Earlier this week the Court of Justice of the European Union issued a court ruling on the subject of Working Time in connection with the Belgian Fire Service and their version of the On-Call/Retained firefighting duty system that is in operation in the UK.
In short, a Belgian firefighter argued through the courts that ‘stand-by time’ should be classed as ‘working time’, and therefore a different hourly payment should be made to him retrospectively.
As you will see from the press release, the Court clarified that in its view, stand-by time which a worker is required to spend at home with the duty to respond to calls from his employer within eight minutes, significantly restricts the opportunities to carry out other activities and must therefore be regarded as ‘working time’, and therefore the court ruled in the complainant’s favour.

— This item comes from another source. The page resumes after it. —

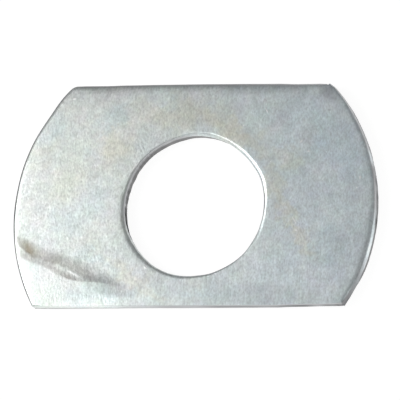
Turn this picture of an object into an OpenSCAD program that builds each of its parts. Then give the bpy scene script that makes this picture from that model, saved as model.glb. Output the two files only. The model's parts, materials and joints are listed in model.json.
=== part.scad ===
// Flat-sided washer: a round blank with a round hole, cut out of sheared strip that is narrower
// than the blank. The strip's own two edges stay as the flats, so the outline is a circle with
// two parallel flats. The hole and the blank both sit a little off the middle of the strip.
// It lies flat, back face down, with the flats along X. The origin is on the hole's axis, in
// the middle of the thickness.

/* [Outline] */
// Diameter of the circle that the two round ends lie on
end_d = 73; // [66:0.5:90]
// From the hole's axis to the upper flat
upper_flat = 24.4; // [19.5:0.05:27]
// From the hole's axis to the lower flat
lower_flat = 20.05; // [19.5:0.05:27]
// How far the round ends' centre lies below the hole's axis
end_drop = 1.25; // [0:0.05:3]
// Radius of the three crisp corners, seen from above
corner_r = 0.4; // [0.3:0.05:1.5]
// Radius of the one worn corner, seen from above
worn_corner_r = 3.2; // [0.6:0.1:4]

/* [Strip] */
// Thickness of the strip
plate_t = 3.2; // [2.8:0.1:8]
// Radius that the shear drew in along the upper flat's front edge and the lower flat's back edge
shear_roll_r = 1.3; // [0.5:0.05:1.35]
// Radius of the other two edges along the flats, which the shear left crisp
crisp_edge_r = 0.2; // [0.1:0.05:0.5]

/* [Punched edges] */
// Diameter of the hole
hole_d = 28; // [12:0.1:34]
// Radius of the lip that the punch drew in round the hole, on the front face
hole_roll_r = 0.6; // [0.2:0.05:1]
// Radius of the edge that the die drew in round the ends, on the front face
end_roll_r = 0.8; // [0.2:0.05:1]
// Height of the torn zone above the back face
tear_h = 1.3; // [0.3:0.05:1.3]
// How far the torn zone opens the hole out at the back face
hole_tear = 0.2; // [0.02:0.01:0.5]
// How far the torn zone draws the ends in at the back face
end_tear = 0.12; // [0.02:0.01:0.5]

/* [Hidden] */
$fn = 96;

hole_r = hole_d / 2;
end_r = end_d / 2;
// How far a cutter runs past the faces that it cuts through
over = 1;
// How far a corner's cutting circle stands proud of both edges, so that it crosses them
corner_bite = 0.01;

// The torn zone's two ends, out from the axis and up from the back face
function wall_foot(r, lean) = [[r + lean, 0], [r, tear_h]];

// Half section of the round blank, from its axis out: a rolled front edge, a smooth wall and
// a torn zone that leans inwards
module blank_section() {
    roll_x = end_r - end_roll_r;
    roll_z = plate_t - end_roll_r;
    polygon(concat(
        [[0, 0]],
        wall_foot(end_r, -end_tear),
        [[end_r, roll_z], [roll_x, roll_z], [roll_x, plate_t], [0, plate_t]]
    ));
    translate([roll_x, roll_z])
        circle(r = end_roll_r);
}

// Half section of what the punch takes out: the lip is drawn in, and the torn zone opens out
module punch_section() {
    roll_x = hole_r + hole_roll_r;
    difference() {
        polygon(concat(
            [[0, -over], [hole_r + hole_tear, -over]],
            wall_foot(hole_r, hole_tear),
            [[hole_r, plate_t - hole_roll_r], [roll_x, plate_t - hole_roll_r]],
            [[roll_x, plate_t + over], [0, plate_t + over]]
        ));
        translate([roll_x, plate_t - hole_roll_r])
            circle(r = hole_roll_r);
    }
}

// Half of the strip's section on one side of its middle, out to x = flat_x: its lower edge is
// round to low_r and its upper edge to high_r
module strip_half(flat_x, low_r, high_r) {
    polygon([
        [0, 0],
        [flat_x - low_r, 0],
        [flat_x, low_r],
        [flat_x, plate_t - high_r],
        [flat_x - high_r, plate_t],
        [0, plate_t]
    ]);
    translate([flat_x - low_r, low_r])
        circle(r = low_r);
    translate([flat_x - high_r, plate_t - high_r])
        circle(r = high_r);
}

// The piece of sheared strip that the washer is cut from, along X
module strip() {
    rotate([90, 0, 90])
        linear_extrude(height = end_d + 2 * over, center = true) {
            strip_half(upper_flat, crisp_edge_r, shear_roll_r);
            mirror([1, 0])
                strip_half(lower_flat, shear_roll_r, crisp_edge_r);
        }
}

module blank() {
    translate([0, -end_drop, 0])
        rotate_extrude()
            blank_section();
}

// Takes off one corner, where the flat at y = flat_y meets the round end on the side of X that
// side gives. The cutting circle touches both edges from inside.
module corner_cut(side, flat_y, r) {
    way = sign(flat_y);
    centre_y = flat_y - way * (r - corner_bite);
    reach = end_r - r + corner_bite;
    centre_x = side * sqrt(reach * reach - pow(centre_y + end_drop, 2));
    // Unit direction from the round end's centre to the cutting circle's centre
    out_x = centre_x / reach;
    out_y = (centre_y + end_drop) / reach;
    translate([centre_x, centre_y, -over])
        linear_extrude(height = plate_t + 2 * over)
            difference() {
                polygon([
                    [0, 0],
                    [0, way * 2 * r],
                    [side * 6 * r, way * 2 * r],
                    [out_x * 2 * r, out_y * 2 * r]
                ]);
                circle(r = r);
            }
}

module washer() {
    color("lightsteelblue")
        translate([0, 0, -plate_t / 2])
            difference() {
                intersection() {
                    strip();
                    blank();
                }
                rotate_extrude()
                    punch_section();
                corner_cut(-1, upper_flat, worn_corner_r);
                corner_cut(1, upper_flat, corner_r);
                corner_cut(-1, -lower_flat, corner_r);
                corner_cut(1, -lower_flat, corner_r);
            }
}

washer();
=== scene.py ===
"""Dresses a flat-sided washer: zinc plated, sheared strip steel with punched edges, on a pale table.

The plate's surface is worked out as one closed grid, around the washer and across its section. Its
finish is a procedural zinc coat. The file is laid out as an add-on and is run as a script.
"""

import json
import math

import bpy
import numpy as np
from bpy.props import FloatProperty, FloatVectorProperty, PointerProperty
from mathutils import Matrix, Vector


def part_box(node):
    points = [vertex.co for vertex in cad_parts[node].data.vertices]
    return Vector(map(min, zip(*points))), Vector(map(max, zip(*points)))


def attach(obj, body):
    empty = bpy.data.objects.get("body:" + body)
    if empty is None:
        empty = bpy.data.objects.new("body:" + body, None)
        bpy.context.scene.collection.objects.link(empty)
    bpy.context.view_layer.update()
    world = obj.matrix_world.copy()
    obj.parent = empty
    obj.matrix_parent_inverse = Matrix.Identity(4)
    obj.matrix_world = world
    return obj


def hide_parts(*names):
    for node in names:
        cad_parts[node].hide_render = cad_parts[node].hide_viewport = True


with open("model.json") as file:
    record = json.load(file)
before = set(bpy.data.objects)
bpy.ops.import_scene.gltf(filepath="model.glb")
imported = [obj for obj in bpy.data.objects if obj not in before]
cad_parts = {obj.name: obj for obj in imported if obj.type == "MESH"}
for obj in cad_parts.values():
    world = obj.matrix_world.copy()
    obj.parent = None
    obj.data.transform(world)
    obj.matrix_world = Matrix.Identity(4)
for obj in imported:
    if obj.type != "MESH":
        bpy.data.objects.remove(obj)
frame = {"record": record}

bl_info = {
    "name": "Flat-sided washer",
    "version": (1, 0, 0),
    "blender": (4, 5, 0),
    "location": "View3D > Sidebar > Washer",
    "description": "A zinc plated, flat-sided washer with punched edges, and a pale stage for it",
    "category": "Add Mesh",
}

MM = 0.001
TURN = 2 * math.pi
NODE = "washer"
# Names of the shares that the mesh holds for its material
SHARES = ("torn", "land", "grime_and_shade")

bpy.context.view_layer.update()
MOUNTS = {mount["name"]: mount for mount in frame["record"]["mounts"]}
PLATE_LOW, PLATE_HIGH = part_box(NODE)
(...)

Our initial view is that there are subtle differences between the arrangements in the UK compared with the circumstances of the legal case. For example, On-Call/Retained staff are not required to be in a specific location when on-call, but rather within response time and/or geographical catchment area to the appropriate fire station, and as such are free to use their time as they see fit. Such a distinction can have a major impact as to whether this court ruling has a legal impact on how the On-Call/Retained system functions legally in the UK.
Notwithstanding this, we will continue to monitor the case and our legal advice and liaise with other stakeholders to ensure that we are all working together to protect the right of our members and the viability of the Retained Duty System.